Avant ça, je suis passé chez Florence. J’ai bien cru qu’elle allait me poser un lapin, mais non. Elle était au milieu de ses cartons, et nous avons regardé la remise des prix à Cannes (Palme d’Or pour Dancer in the dark de Lars von Trier). Je n’ai pas ressenti vraiment d’amour pour elle. Au moment de partir je lui ai offert ce que j’avais pour elle, la voix un peu étranglée. Et elle a été si émue que je lui offre un cadeau, et ce cadeau précisément, qu’elle s’est mise à pleurer. Nous nous sommes pris dans les bras quelques instants. Il n’y a plus d’amour entre nous, mais c’était un moment vrai ; et là, malgré tout ce que j’ai pu penser d’elle parfois (Ermold en a rajouté une couche tout à l’heure), je n’ai pu que ressentir le frémissement d’une pureté. C’est suffisamment rare pour que j’y attache le prix que cela méritait. J’étais un peu triste, et inondé de bonheur tout à la fois[2]. Nous nous sommes quittés au coin de la rue, et elle m’a suggéré de l’appeler au magasin dans la semaine (j’ai vu la tenue qu’elle y a porté la semaine dernière, un vêtement du magasin, petite robe en vichy rouge et blanc extraordinairement sexy. Elle doit être hyper désirable là-dedans[3]. J’espère qu’elle conservera cette étrange fraîcheur qui la caractérise, dans ce nouvel environnement).

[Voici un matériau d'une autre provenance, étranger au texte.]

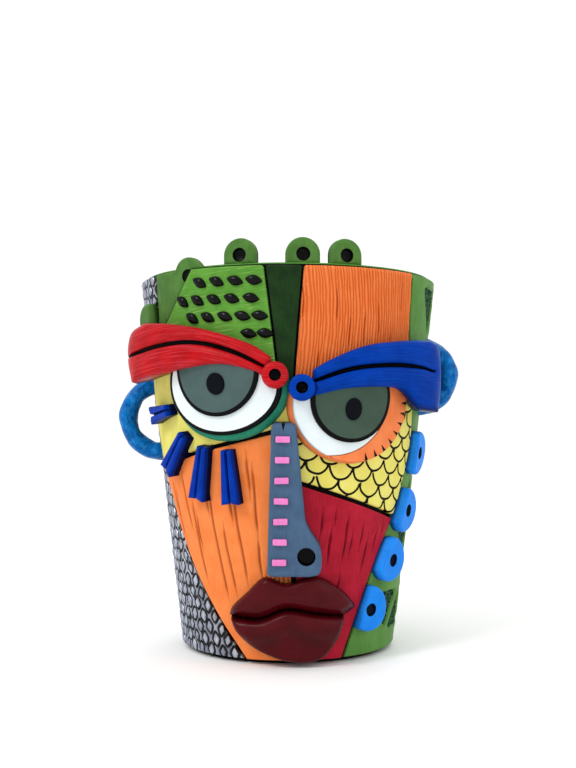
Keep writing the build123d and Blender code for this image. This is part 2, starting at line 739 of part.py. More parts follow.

[1] Il est entre les deux, et il s’intégrera à merveille dans ce groupe (je pense qu’Hélène aussi).
[2] Je l’aurais été plus encore si je n’avais été tenaillé par une mortelle envie de pisser. Pardon de la trivialité.
[3] Aujourd’hui, elle portait une vieille robe noire poussiéreuse, un gilet de grosse laine déformée, une écharpe rouge parce qu’elle avait froid, et les même baskets déglinguées, grisâtres (encore à cause de blessures aux pieds occasionnées par des chaussures trop ajustées) ; les cheveux en bataille, les traits tirés et sans maquillage, elle était tout de même jolie, quoique lourde, et comme juste ébauchée dans la glaise. Elle est un drôle de mélange, inextricable, de grâce totale et de brusquerie primitive et garçonne.